A third and ultimately the most important reason for the primacy of the Palestine issue is that it is, so to speak, the licensed grievance—the only one that can be freely and safely expressed in those Muslim countries where the media are either wholly owned or strictly overseen by the government. Indeed, Israel serves as a useful stand-in for complaints about the economic privation and political repression under which most Muslim peoples live, and as a way of deflecting the resulting anger.

In deciphering what is going on here, we need to remind ourselves that you began the paragraph by pointing to a variety of “points where the Islamic and non-Islamic worlds touch each other” and then proceed to explain to us “why the Israeli-Palestine conflict has attracted far more attention than others.” Ignoring the fact that this conflict touches almost every Arab in the Middle East, you give three other reasons why the Arabs pay so much attention to Israel-Palestine: a) there is a free press in Israel; b) Jews are involved; c) Arabs are transferring illicit anger at their own rulers onto a more legitimate target: Israel.
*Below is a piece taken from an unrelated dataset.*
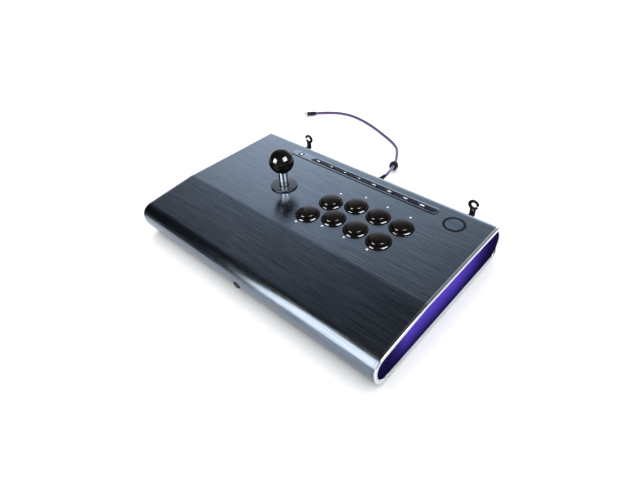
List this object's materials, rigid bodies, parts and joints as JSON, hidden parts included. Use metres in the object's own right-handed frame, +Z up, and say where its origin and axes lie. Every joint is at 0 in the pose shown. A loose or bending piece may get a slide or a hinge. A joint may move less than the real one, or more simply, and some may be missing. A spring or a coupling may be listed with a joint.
{
  "type": "arcade joystick panel",
  "caption": "Tabletop arcade controller: brushed aluminium case with a sloped palm rest, purple side panels, ball-top lever, push buttons, function-key bar, rear hooks and a braided cord.",
  "frame": {"origin": "on the resting surface under the rubber pad, below the middle of the object's plan without its cord", "axes": "+X to the player's right along the case, +Y to the rear, +Z up"},
  "size_m": [0.4915, 0.4731, 0.1146],
  "materials": {
    "case_metal": "brushed along its length and anodised gunmetal",
    "polished_metal": "diamond-cut bright bevel",
    "purple_panel": "gloss",
    "gloss_black": "polished",
    "satin_black": "satin",
    "chrome": "mirror",
    "steel": "zinc plated",
    "rubber": "matt",
    "pale_plastic": "semi-gloss",
    "circuit_board": "solder mask",
    "washer_grey": "semi-gloss",
    "purple_braid": "woven sleeve"
  },
  "bodies": {
    "root": {"case_shell": "case_metal", "base_plate": "steel", "base_pad": "rubber", "base_screw_1": "steel", "base_screw_2": "steel", "base_screw_3": "steel", "base_screw_4": "steel", "right_edge_trim": "polished_metal", "left_edge_trim": "polished_metal", "right_side_panel": "purple_panel", "left_side_panel": "purple_panel", "function_bar": "gloss_black", "function_board": "circuit_board", "mounting_plate": "steel", "lever_housing": "satin_black", "switch_board": "circuit_board", "restrictor_gate": "satin_black", "button_housing_1": "gloss_black", "button_housing_2": "gloss_black", "button_housing_3": "gloss_black", "button_housing_4": "gloss_black", "button_housing_5": "gloss_black", "button_housing_6": "gloss_black", "button_housing_7": "gloss_black", "button_housing_8": "gloss_black", "main_board": "circuit_board", "headset_jack": "satin_black", "cord_socket": "satin_black", "rear_hook_right": "satin_black", "rear_hook_left": "satin_black", "cord": "purple_braid", "cord_plug": "satin_black", "cord_clip": "satin_black", "cord_end_plug": "satin_black"},
    "pivot": {"pivot_ball": "pale_plastic"},
    "lever": {"ball_top": "gloss_black", "shaft_cover": "chrome", "lever_shaft": "steel", "actuator": "pale_plastic", "return_spring": "steel", "retaining_clip": "steel"},
    "dust_slider": {"lower_dust_washer": "satin_black"},
    "dust_washer": {"dust_washer": "washer_grey"},
    "home_key": {"home_key": "pale_plastic"},
    "function_key_1": {"function_key_1": "gloss_black"},
    "function_key_2": {"function_key_2": "gloss_black"},
    "function_key_3": {"function_key_3": "gloss_black"},
    "function_key_4": {"function_key_4": "gloss_black"},
    "function_key_5": {"function_key_5": "gloss_black"},
    "function_key_6": {"function_key_6": "gloss_black"},
    "function_key_7": {"function_key_7": "gloss_black"},
    "function_key_8": {"function_key_8": "gloss_black"},
    "button_1": {"button_cap_1": "gloss_black"},
    "button_2": {"button_cap_2": "gloss_black"},
    "button_3": {"button_cap_3": "gloss_black"},
    "button_4": {"button_cap_4": "gloss_black"},
    "button_5": {"button_cap_5": "gloss_black"},
    "button_6": {"button_cap_6": "gloss_black"},
    "button_7": {"button_cap_7": "gloss_black"},
    "button_8": {"button_cap_8": "gloss_black"}
  },
  "joints": [
    {"name": "lever_fore_aft", "type": "hinge", "parent": "root", "child": "pivot", "pos_m": [-0.073, 0.0093, 0.0369], "axis": [-1, 0, 0], "range_deg": [-8, 8], "stiffness_Nm_per_rad": 0.35},
    {"name": "lever_side", "type": "hinge", "parent": "pivot", "child": "lever", "pos_m": [-0.073, 0.0093, 0.0369], "axis": [0, 1, 0], "range_deg": [-8, 8], "stiffness_Nm_per_rad": 0.35},
    {"name": "dust_slide_side", "type": "slide", "parent": "root", "child": "dust_slider", "axis": [1, 0, 0], "range_m": [-0.0031, 0.0031]},
    {"name": "dust_slide_fore_aft", "type": "slide", "parent": "dust_slider", "child": "dust_washer", "axis": [0, 1, 0], "range_m": [-0.0031, 0.0031]},
    {"name": "home_key_press", "type": "slide", "parent": "root", "child": "home_key", "axis": [0, 0, -1], "range_m": [0, 0.0006], "stiffness_N_per_m": 1500, "springref_m": -0.0006},
    {"name": "function_key_1_press", "type": "slide", "parent": "root", "child": "function_key_1", "axis": [0, 0, -1], "range_m": [0, 0.0006], "stiffness_N_per_m": 1500, "springref_m": -0.0006},
    {"name": "function_key_2_press", "type": "slide", "parent": "root", "child": "function_key_2", "axis": [0, 0, -1], "range_m": [0, 0.0006], "stiffness_N_per_m": 1500, "springref_m": -0.0006},
    {"name": "function_key_3_press", "type": "slide", "parent": "root", "child": "function_key_3", "axis": [0, 0, -1], "range_m": [0, 0.0006], "stiffness_N_per_m": 1500, "springref_m": -0.0006},
    {"name": "function_key_4_press", "type": "slide", "parent": "root", "child": "function_key_4", "axis": [0, 0, -1], "range_m": [0, 0.0006], "stiffness_N_per_m": 1500, "springref_m": -0.0006},
    {"name": "function_key_5_press", "type": "slide", "parent": "root", "child": "function_key_5", "axis": [0, 0, -1], "range_m": [0, 0.0006], "stiffness_N_per_m": 1500, "springref_m": -0.0006},
    {"name": "function_key_6_press", "type": "slide", "parent": "root", "child": "function_key_6", "axis": [0, 0, -1], "range_m": [0, 0.0006], "stiffness_N_per_m": 1500, "springref_m": -0.0006},
    {"name": "function_key_7_press", "type": "slide", "parent": "root", "child": "function_key_7", "axis": [0, 0, -1], "range_m": [0, 0.0006], "stiffness_N_per_m": 1500, "springref_m": -0.0006},
    {"name": "function_key_8_press", "type": "slide", "parent": "root", "child": "function_key_8", "axis": [0, 0, -1], "range_m": [0, 0.0006], "stiffness_N_per_m": 1500, "springref_m": -0.0006},
    {"name": "button_1_press", "type": "slide", "parent": "root", "child": "button_1", "axis": [0, 0, -1], "range_m": [0, 0.003], "stiffness_N_per_m": 250, "springref_m": -0.002},
    {"name": "button_2_press", "type": "slide", "parent": "root", "child": "button_2", "axis": [0, 0, -1], "range_m": [0, 0.003], "stiffness_N_per_m": 250, "springref_m": -0.002},
    {"name": "button_3_press", "type": "slide", "parent": "root", "child": "button_3", "axis": [0, 0, -1], "range_m": [0, 0.003], "stiffness_N_per_m": 250, "springref_m": -0.002},
    {"name": "button_4_press", "type": "slide", "parent": "root", "child": "button_4", "axis": [0, 0, -1], "range_m": [0, 0.003], "stiffness_N_per_m": 250, "springref_m": -0.002},
    {"name": "button_5_press", "type": "slide", "parent": "root", "child": "button_5", "axis": [0, 0, -1], "range_m": [0, 0.003], "stiffness_N_per_m": 250, "springref_m": -0.002},
    {"name": "button_6_press", "type": "slide", "parent": "root", "child": "button_6", "axis": [0, 0, -1], "range_m": [0, 0.003], "stiffness_N_per_m": 250, "springref_m": -0.002},
    {"name": "button_7_press", "type": "slide", "parent": "root", "child": "button_7", "axis": [0, 0, -1], "range_m": [0, 0.003], "stiffness_N_per_m": 250, "springref_m": -0.002},
    {"name": "button_8_press", "type": "slide", "parent": "root", "child": "button_8", "axis": [0, 0, -1], "range_m": [0, 0.003], "stiffness_N_per_m": 250, "springref_m": -0.002}
  ],
  "couplings": [
    {"joint": "dust_slide_side", "follows": "lever_side", "m_per_rad": 0.021},
    {"joint": "dust_slide_fore_aft", "follows": "lever_fore_aft", "m_per_rad": 0.021}
  ]
}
I would not argue that your three reasons are irrelevant in explaining why Arabs are so angry with Israel. However, it is a bit odd for you to argue that these three reasons are more important than the far more obvious one which you studiously avoid: the Arabs have re-established Muslim sovereignty over every square inch of land that was lost to the western powers the day the Ottoman Empire collapsed except those square inches that the western powers deeded over to Israel in 1947.  Freudians may tell the Arabs they’re not really angry about this, that they’re really angry at their father-rulers but can’t express it. It sounds rubbish to me, but then maybe I’m suppressing something, too.